— begin —

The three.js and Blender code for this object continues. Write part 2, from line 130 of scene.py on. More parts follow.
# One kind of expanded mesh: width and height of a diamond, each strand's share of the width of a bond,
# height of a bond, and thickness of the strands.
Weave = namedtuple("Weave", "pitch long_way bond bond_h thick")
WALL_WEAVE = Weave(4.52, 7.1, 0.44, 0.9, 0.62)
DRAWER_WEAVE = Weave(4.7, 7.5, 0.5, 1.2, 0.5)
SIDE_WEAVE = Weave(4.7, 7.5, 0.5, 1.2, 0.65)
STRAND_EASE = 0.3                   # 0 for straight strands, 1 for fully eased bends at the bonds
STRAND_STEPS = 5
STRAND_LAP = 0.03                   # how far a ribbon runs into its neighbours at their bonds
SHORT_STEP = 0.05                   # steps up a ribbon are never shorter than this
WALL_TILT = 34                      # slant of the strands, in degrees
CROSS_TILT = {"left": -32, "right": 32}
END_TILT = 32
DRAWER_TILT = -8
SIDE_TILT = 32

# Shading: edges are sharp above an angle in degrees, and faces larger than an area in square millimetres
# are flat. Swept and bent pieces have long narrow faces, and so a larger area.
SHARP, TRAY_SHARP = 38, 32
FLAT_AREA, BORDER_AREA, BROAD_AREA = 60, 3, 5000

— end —
— begin —

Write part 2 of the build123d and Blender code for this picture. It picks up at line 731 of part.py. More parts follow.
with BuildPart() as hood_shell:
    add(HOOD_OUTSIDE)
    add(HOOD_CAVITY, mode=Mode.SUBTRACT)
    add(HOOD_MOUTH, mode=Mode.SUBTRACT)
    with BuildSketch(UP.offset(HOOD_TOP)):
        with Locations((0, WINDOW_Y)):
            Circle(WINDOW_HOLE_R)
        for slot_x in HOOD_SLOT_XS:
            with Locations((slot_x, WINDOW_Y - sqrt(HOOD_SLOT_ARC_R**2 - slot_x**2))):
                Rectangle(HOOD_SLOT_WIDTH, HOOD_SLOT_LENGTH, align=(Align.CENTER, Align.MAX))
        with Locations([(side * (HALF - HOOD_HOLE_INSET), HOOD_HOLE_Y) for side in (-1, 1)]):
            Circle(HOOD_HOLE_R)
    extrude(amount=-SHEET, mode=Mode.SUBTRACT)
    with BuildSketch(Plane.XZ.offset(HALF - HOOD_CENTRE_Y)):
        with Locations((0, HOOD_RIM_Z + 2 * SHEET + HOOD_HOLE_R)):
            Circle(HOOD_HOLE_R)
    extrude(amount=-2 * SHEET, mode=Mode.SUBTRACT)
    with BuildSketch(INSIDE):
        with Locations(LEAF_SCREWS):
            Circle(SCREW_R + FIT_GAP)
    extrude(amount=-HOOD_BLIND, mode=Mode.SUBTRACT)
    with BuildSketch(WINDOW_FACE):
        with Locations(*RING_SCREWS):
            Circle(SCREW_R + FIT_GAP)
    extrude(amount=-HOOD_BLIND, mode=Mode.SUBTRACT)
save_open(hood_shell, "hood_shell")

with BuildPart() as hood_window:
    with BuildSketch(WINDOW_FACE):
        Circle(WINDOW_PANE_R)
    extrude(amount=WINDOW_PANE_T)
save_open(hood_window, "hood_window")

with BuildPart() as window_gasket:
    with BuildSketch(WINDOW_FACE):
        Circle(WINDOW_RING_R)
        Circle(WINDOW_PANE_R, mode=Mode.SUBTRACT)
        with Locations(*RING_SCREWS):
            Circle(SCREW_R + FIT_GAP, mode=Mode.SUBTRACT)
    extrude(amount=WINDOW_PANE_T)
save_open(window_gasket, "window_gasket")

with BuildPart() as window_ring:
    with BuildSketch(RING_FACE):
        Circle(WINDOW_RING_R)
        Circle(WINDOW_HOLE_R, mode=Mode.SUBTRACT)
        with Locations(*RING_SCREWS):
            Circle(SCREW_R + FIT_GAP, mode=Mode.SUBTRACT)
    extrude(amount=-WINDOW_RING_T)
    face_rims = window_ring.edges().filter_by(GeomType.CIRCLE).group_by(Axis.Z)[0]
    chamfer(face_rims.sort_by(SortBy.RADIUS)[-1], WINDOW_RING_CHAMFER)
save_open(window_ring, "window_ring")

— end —
— begin —

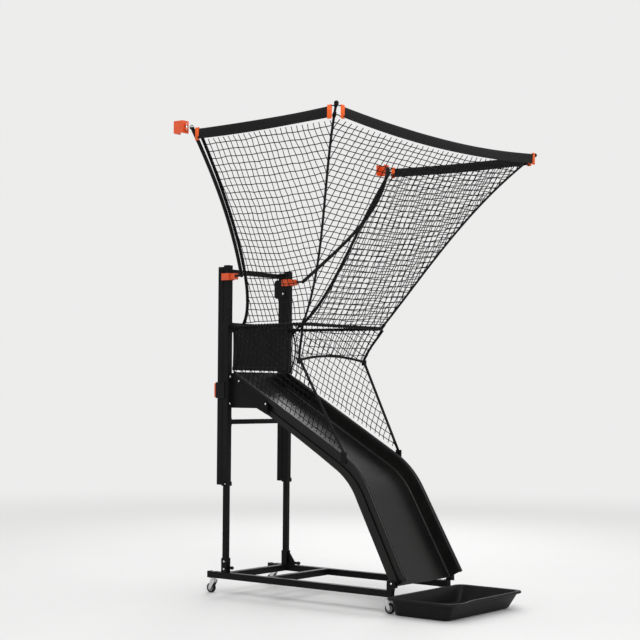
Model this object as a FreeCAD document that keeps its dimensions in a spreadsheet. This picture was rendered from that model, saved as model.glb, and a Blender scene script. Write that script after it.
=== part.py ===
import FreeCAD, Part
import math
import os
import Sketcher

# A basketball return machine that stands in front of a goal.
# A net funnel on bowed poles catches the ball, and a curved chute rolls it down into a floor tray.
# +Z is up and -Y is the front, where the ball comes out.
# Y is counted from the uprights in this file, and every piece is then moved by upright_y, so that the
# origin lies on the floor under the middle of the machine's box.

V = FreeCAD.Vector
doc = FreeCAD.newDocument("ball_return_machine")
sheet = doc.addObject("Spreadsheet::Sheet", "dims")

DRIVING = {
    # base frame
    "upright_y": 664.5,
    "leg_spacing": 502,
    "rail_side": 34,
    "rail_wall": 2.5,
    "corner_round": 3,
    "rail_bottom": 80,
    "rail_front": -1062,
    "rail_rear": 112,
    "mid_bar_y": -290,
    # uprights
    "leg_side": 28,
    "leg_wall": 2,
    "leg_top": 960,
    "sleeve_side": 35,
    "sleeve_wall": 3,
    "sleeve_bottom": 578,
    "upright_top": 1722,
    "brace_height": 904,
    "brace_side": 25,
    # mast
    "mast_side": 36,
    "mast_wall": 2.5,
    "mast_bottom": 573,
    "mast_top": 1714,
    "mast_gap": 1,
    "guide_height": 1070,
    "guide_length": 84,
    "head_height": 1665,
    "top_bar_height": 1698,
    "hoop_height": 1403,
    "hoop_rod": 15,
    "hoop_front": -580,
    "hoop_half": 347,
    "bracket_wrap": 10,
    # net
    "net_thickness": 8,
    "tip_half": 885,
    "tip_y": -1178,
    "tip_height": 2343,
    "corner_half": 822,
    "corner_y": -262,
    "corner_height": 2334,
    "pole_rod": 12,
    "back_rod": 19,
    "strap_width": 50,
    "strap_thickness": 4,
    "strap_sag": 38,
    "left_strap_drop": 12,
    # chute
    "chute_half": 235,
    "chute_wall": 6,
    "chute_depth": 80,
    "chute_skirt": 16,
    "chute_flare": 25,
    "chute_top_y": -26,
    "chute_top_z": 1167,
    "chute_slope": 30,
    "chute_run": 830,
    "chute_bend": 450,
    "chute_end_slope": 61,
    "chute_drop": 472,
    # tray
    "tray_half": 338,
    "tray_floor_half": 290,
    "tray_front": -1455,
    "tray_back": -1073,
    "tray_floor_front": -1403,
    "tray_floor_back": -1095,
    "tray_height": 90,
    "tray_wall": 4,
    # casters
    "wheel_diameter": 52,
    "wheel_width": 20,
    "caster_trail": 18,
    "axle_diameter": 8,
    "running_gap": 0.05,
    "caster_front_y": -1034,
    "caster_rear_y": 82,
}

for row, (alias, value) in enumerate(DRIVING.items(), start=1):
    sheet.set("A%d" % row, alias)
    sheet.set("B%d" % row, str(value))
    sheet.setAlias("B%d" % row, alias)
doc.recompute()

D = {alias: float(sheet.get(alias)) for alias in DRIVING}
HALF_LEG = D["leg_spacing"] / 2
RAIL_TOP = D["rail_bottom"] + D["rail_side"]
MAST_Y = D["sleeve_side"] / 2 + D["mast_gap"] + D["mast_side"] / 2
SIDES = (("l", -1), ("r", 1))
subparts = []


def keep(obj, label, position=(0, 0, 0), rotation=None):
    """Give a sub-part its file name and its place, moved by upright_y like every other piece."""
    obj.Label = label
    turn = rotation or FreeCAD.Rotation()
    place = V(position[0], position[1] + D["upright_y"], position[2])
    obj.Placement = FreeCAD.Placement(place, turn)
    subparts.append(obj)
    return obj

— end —

Note each line of the entries that has "Write" in it, and copy those lines.

The three.js and Blender code for this object continues. Write part 2, from line 130 of scene.py on. More parts follow.
Write part 2 of the build123d and Blender code for this picture. It picks up at line 731 of part.py. More parts follow.
Model this object as a FreeCAD document that keeps its dimensions in a spreadsheet. This picture was rendered from that model, saved as model.glb, and a Blender scene script. Write that script after it.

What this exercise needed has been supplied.